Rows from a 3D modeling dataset
---

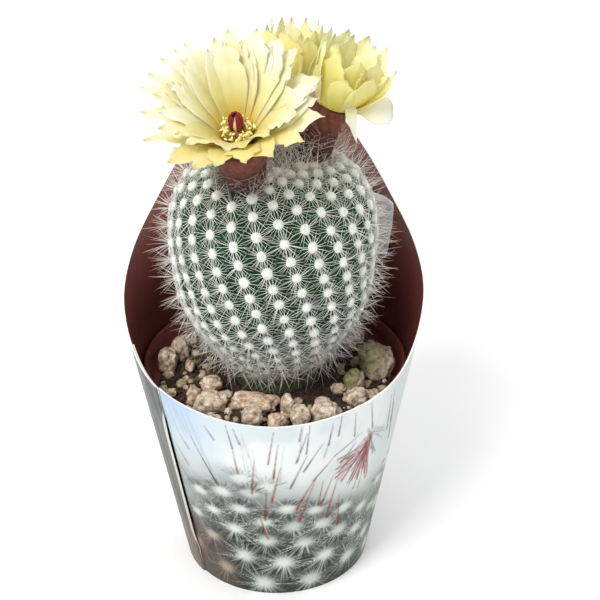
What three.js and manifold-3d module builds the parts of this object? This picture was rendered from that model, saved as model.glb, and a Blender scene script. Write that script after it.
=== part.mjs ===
// A round cactus in flower, in a small plastic pot of stony soil, with the printed card sleeve it is sold in.
// Millimetres, +Z up. The origin is the centre of the pot's underside and the sleeve's low front is at -Y.
// The plant, the pot, the sleeve, every stone and every whorl of petals is a closed body of its own.
import * as THREE from 'three';
import { mergeVertices } from 'three/addons/utils/BufferGeometryUtils.js';
import Module from 'manifold-3d';

// ---- Driving dimensions ----

const GAP = 0.3; // clearance kept between pieces that rest against each other

// Card sleeve: a cone of card, low in front, standing up as a rounded back board.
const SLEEVE_BASE_RADIUS = 22.8; // inside, at the table
const SLEEVE_FLARE = 0.181; // radius gained per mm of height
const CARD = 0.4;
const SEAM_ANGLE = -52; // degrees from the front towards +X; the outer end of the card lies here
const SLEEVE_WRAP = 382; // degrees of card, wound from the seam towards -X, so that its ends overlap by 22
const LAP_LIFT = 0.9; // how far the outer end stands off the layer under it
const LAP_FLAT = 24; // degrees over which the outer end keeps that lift
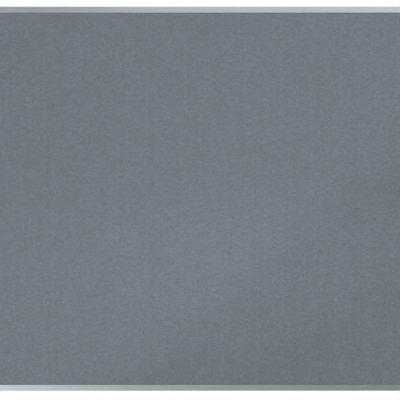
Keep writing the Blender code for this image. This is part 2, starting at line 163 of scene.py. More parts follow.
class PanelSettings(PropertyGroup):
    """The felt and the boards behind it."""

    felt_colour: colour_property("Felt", "Dyed colour of the needle felt", "#747B84")
    fibre_colour: colour_property("Loose fibres", "Paler fibres that stand out of the felt", "#8D949B")
    softboard_colour: colour_property("Softboard", "Pulp colour of the pinning core", "#8E7C63")
    hardboard_colour: colour_property("Hardboard", "Pressed wood fibre of the back", "#6C4E37")
    felt_cell: length_property("Felt cell", "Mesh spacing of the felt's face", 0.0034)
    relief_height: length_property("Relief", "Height of the felt's soft lumps", 0.00022, 0.001)
    relief_size: length_property("Lump size", "Width of the felt's soft lumps", 0.009)
    relief_stretch: FloatProperty(
        name="Lump stretch", description="Length of a lump over its width", default=1.8, min=1, max=5
    )
    relief_lean: FloatProperty(
        name="Lean", description="Slope of the fibre streaks", default=math.radians(3), subtype="ANGLE"
    )
    fibre_density: FloatProperty(
        name="Fibre density", description="Loose fibres on a square metre", default=6200, min=0
    )
    fibre_length: length_property("Fibre length", "Mean length of a loose fibre", 0.0065)
    fibre_radius: length_property("Fibre radius", "Half the width of a loose fibre", 0.00006, 0.001)


class FrameSettings(PropertyGroup):
    """The rails, the corners and their fixings."""

    aluminium_colour: colour_property("Aluminium", "Clear anodised aluminium", "#C9CDCF")
    corner_colour: colour_property("Corners", "Moulded grey ABS", "#A9ADB0")
    zinc_colour: colour_property("Zinc", "Zinc plating of the screws", "#C8CACC")
    edge_radius: length_property("Corner edge", "Softening of the moulded edges", 0.00018, 0.001)
    arc_steps: IntProperty(
        name="Arc steps", description="Segments of a quarter round on the rail", default=8, min=2, max=24
    )
    turned_steps: IntProperty(
        name="Turned steps", description="Segments round a cover", default=96, min=16, max=256
    )
    thread_pitch: length_property("Thread pitch", "Rise of the screw thread in a turn", 0.0010, 0.01)
    thread_height: length_property("Thread height", "How far the thread stands out", 0.00022, 0.001)
    recess_span: length_property("Recess span", "Length of the cross in the screw head", 0.0030, 0.01)
    recess_width: length_property("Recess width", "Width of the cross in the screw head", 0.0008, 0.01)
    recess_depth: length_property("Recess depth", "Depth of the cross in the screw head", 0.0011, 0.01)


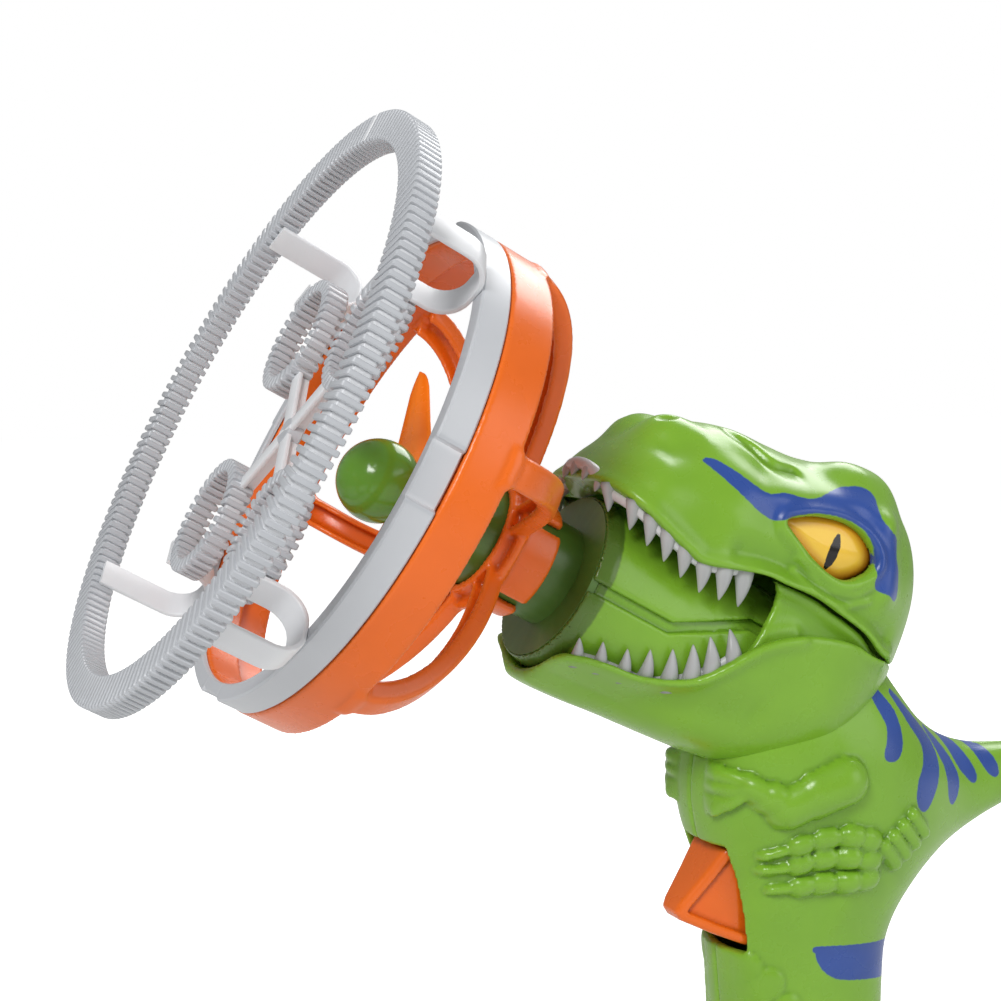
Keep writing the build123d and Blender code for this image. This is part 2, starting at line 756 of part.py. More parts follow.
half_size = plunger_size / 2
with BuildPart() as switch_body:
    add(block((rib_face, -switch_size[1] / 2, switch_z - switch_size[2] / 2),
              (rib_face + switch_size[0], switch_size[1] / 2, switch_z + switch_size[2] / 2)))
    add(block((rib_face + switch_wall, -half_size - fit, switch_z - half_size - fit),
              (reach, half_size + fit, switch_z + half_size + fit)), mode=Mode.SUBTRACT)
write(switch_body, "switch_body")

with BuildPart() as switch_plunger:
    add(block((rib_face + plunger_start, -half_size, switch_z - half_size),
              (trigger_back - plunger_gap, half_size, switch_z + half_size)))
write(switch_plunger, "switch_plunger")
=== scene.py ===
"""Visual model of the dinosaur bubble fan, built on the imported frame.

Pieces are modelled in millimetres and turned into metres as they become Blender objects. Two kinds
of piece are made: skins, which join loops of points (rings, fins, ribbons, teeth, blades), and
sculpted pieces, which are solids kept as distances on a grid (head, body, barrel, cage, trigger).
Barrel coordinates are the distance ahead of the barrel's front end, the radius and the turn, which
counts from the toy's left side towards the top.
"""

import json
import math
import bpy
import numpy as np
from mathutils import Matrix, Vector


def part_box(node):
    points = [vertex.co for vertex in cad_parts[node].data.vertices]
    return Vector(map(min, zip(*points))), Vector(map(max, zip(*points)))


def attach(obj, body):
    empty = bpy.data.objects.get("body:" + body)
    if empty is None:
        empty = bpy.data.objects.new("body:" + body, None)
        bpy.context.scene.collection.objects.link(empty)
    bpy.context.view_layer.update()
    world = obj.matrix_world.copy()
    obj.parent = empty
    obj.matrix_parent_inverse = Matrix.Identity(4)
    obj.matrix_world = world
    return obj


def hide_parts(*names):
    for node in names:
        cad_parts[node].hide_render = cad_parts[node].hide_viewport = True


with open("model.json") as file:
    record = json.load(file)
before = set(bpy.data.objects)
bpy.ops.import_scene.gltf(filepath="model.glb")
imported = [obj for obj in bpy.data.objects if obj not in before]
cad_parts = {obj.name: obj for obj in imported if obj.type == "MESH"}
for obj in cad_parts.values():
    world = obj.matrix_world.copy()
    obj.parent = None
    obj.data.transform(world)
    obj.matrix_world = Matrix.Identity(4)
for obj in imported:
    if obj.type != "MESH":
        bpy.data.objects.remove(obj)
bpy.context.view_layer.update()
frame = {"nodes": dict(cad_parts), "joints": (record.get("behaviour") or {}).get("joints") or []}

# ------------------------------------------------------------------ frame of the barrel
METRE = 0.001                    # one millimetre, in metres
spin = next(j for j in frame["joints"] if j["name"] == "fan_spin")
FORWARD = np.array(spin["axis"]) / np.linalg.norm(spin["axis"])
UP = np.array((-FORWARD[2], 0.0, FORWARD[0]))
LEFT = np.array((0.0, 1.0, 0.0))


def cad_points(node):
    """A CAD node's points in millimetres."""
    return np.array([v.co for v in frame["nodes"][node].data.vertices]) / METRE


def box_mm(node):
    """The two corners of a CAD node's box in millimetres."""
    return [np.array(corner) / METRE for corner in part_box(node)]


barrel_points = cad_points("barrel_upper")
NOSE = np.array(spin["pos_m"]) / METRE
NOSE = NOSE + FORWARD * np.max((barrel_points - NOSE) @ FORWARD)


def extent(node):
    """(back, front, smallest radius, largest radius) of a CAD node about the barrel axis."""
    offset = cad_points(node) - NOSE
    distance = offset @ FORWARD
    radius = np.hypot(offset @ LEFT, offset @ UP)
    return distance.min(), distance.max(), radius.min(), radius.max()


def on_barrel(distance, radius, turn):
    """Points from barrel coordinates; the turn is in degrees. Arrays are welcome."""
    distance, radius, turn = np.broadcast_arrays(distance, radius, np.radians(turn))
    out = np.outer(np.cos(turn).ravel(), LEFT) + np.outer(np.sin(turn).ravel(), UP)
    points = NOSE + np.outer(distance.ravel(), FORWARD) + out * radius.reshape(-1, 1)
    return points.reshape(distance.shape + (3,))


def round_about(turn):
    """The direction of a growing turn, at that turn."""
    return on_barrel(0, 1, turn + 90) - NOSE


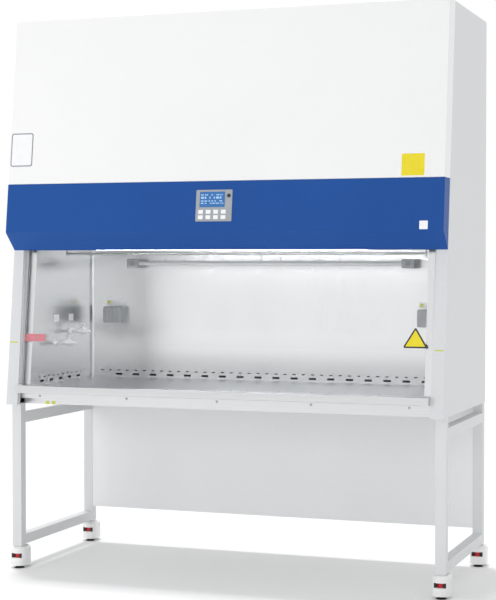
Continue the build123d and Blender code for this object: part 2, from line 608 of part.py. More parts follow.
def armrest():
    """Stainless armrest along the sill, rounded in front and open behind."""
    half = HALF - POST_WIDTH - SEAT
    low = SILL_Z - ARMREST_HEIGHT
    back = FOOT_Y + PAN_SETBACK - SEAT
    outline = [(front_y(low) - ARMREST_PROUD, low), (front_y(SILL_Z) - ARMREST_PROUD, SILL_Z),
               (back, SILL_Z), (back, low)]
    rail = prism(outline, -half, half)
    front = rail.faces().sort_by(Axis.Y)[0]
    long_edges = front.edges().filter_by(Axis.X)
    rail = fillet(long_edges.sort_by(Axis.Z)[-1:], ARMREST_RADIUS)
    rail = fillet(rail.edges().filter_by(Axis.X).sort_by(Axis.Z)[:2].sort_by(Axis.Y)[:1], ARMREST_LIP)
    return offset(rail, amount=-SHEET, openings=rail.faces().sort_by(Axis.Y)[-1])


# ------------------------------------------------------------ sash and its drive
def sash_glass():
    """Toughened glass, its corners eased."""
    s0 = along(SASH_OPEN_Z)
    pane = block(-GLASS_HALF, GLASS_HALF, s0, s0 + GLASS_HEIGHT, GLASS_H - GLASS_THICK, GLASS_H)
    return FRONT * fillet(pane.edges().filter_by(Axis.Z), 6)


def sash_carrier():
    """Clamp channel on the glass's upper edge, with a belt clamp on each side."""
    s1 = along(SASH_OPEN_Z) + GLASS_HEIGHT
    half = CHAMBER_HALF - 2
    wall = 3
    rail = block(-half, half, s1 - 30, s1 + 10, GLASS_H - GLASS_THICK - wall, GLASS_H + wall)
    rail -= block(-HALF, HALF, s1 - 31, s1, GLASS_H - GLASS_THICK, GLASS_H)
    clamp_h = BELT_H - PULLEY_RADIUS
    slot = BELT_WIDTH / 2 + SEAT
    for side in (-1, 1):
        x = side * PULLEY_X
        pad = block(x - 14, x + 14, s1 + 10 - CLAMP, s1 + 10, GLASS_H + wall, clamp_h + 5)
        channel = block(x - slot, x + slot, s1 - CLAMP, s1 + CLAMP,
                        clamp_h - BELT_THICK - SEAT, clamp_h + SEAT)
        rail += pad - channel
    return FRONT * rail


def sash_guide():
    """Right guide: a black channel that takes the edge of the glass."""
    s0, s1 = along(SILL_Z + 4), along(GUIDE_TOP_Z)
    inner = CHAMBER_HALF + 4
    guide = block(inner, GUIDE_HALF, s0, s1, -LINER_H + SEAT, -POST_DEPTH - SEAT)
    slot = block(inner - 1, GLASS_HALF + 2, s0 - 1, s1 + 1, GLASS_H - GLASS_THICK - 0.5, GLASS_H + 0.5)
    return FRONT * (guide - slot)


def pulley(bore):
    """Toothed belt pulley with a flange at each side, along X."""
    wide = BELT_WIDTH + 2
    outer, root = PULLEY_RADIUS - SEAT, PULLEY_RADIUS - SEAT - 1.2
    step = 2 * pi / PULLEY_TEETH
    turn = [(radius, (index + part) * step) for index in range(PULLEY_TEETH)
            for radius, part in ((outer, -0.32), (outer, 0.12), (root, 0.22), (root, 0.58))]
    rim = Polygon(*[(radius * cos(angle), radius * sin(angle)) for radius, angle in turn], align=None)
    wheel = Pos(0, 0, -wide / 2) * extrude(rim, amount=wide, dir=(0, 0, 1))
    for end in (-1, 1):
        wheel += Pos(0, 0, end * (wide / 2 + 1)) * Cylinder(PULLEY_RADIUS + FLANGE, 2)
    if bore:
        wheel -= Cylinder(bore, wide + 20)
    return Rot(0, 90, 0) * wheel


def sash_drive_shaft():
    """Cross shaft with the tubular motor and a belt pulley at each end."""
    shaft = Rot(0, 90, 0) * Cylinder(SHAFT_RADIUS, 2 * (HALF - POST_TOP_WIDTH + SHEET))
    shaft += Rot(0, 90, 0) * Cylinder(MOTOR_RADIUS, MOTOR_LENGTH)
    for side in (-1, 1):
        shaft += Pos(side * PULLEY_X, 0, 0) * pulley(0)
    return FRONT * Pos(0, along(BELT_TOP_Z), BELT_H) * shaft


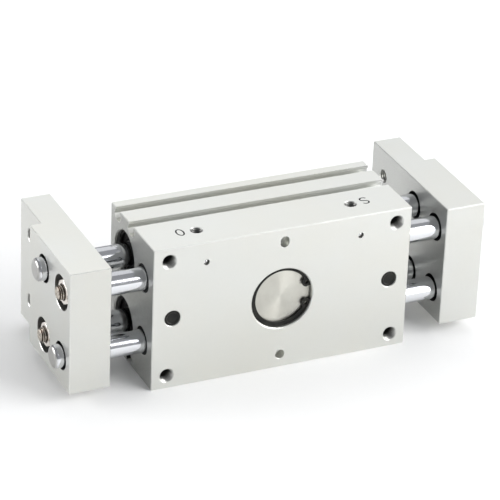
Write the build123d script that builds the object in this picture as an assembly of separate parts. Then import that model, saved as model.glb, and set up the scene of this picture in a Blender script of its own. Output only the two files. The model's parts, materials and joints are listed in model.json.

---

— AIM OF THE EXERCISE —
Collect each line containing the string "None".

— ANSWER FOR THIS EXERCISE —
    if empty is None:
        empty = bpy.data.objects.new("body:" + body, None)
    obj.parent = None
    rim = Polygon(*[(radius * cos(angle), radius * sin(angle)) for radius, angle in turn], align=None)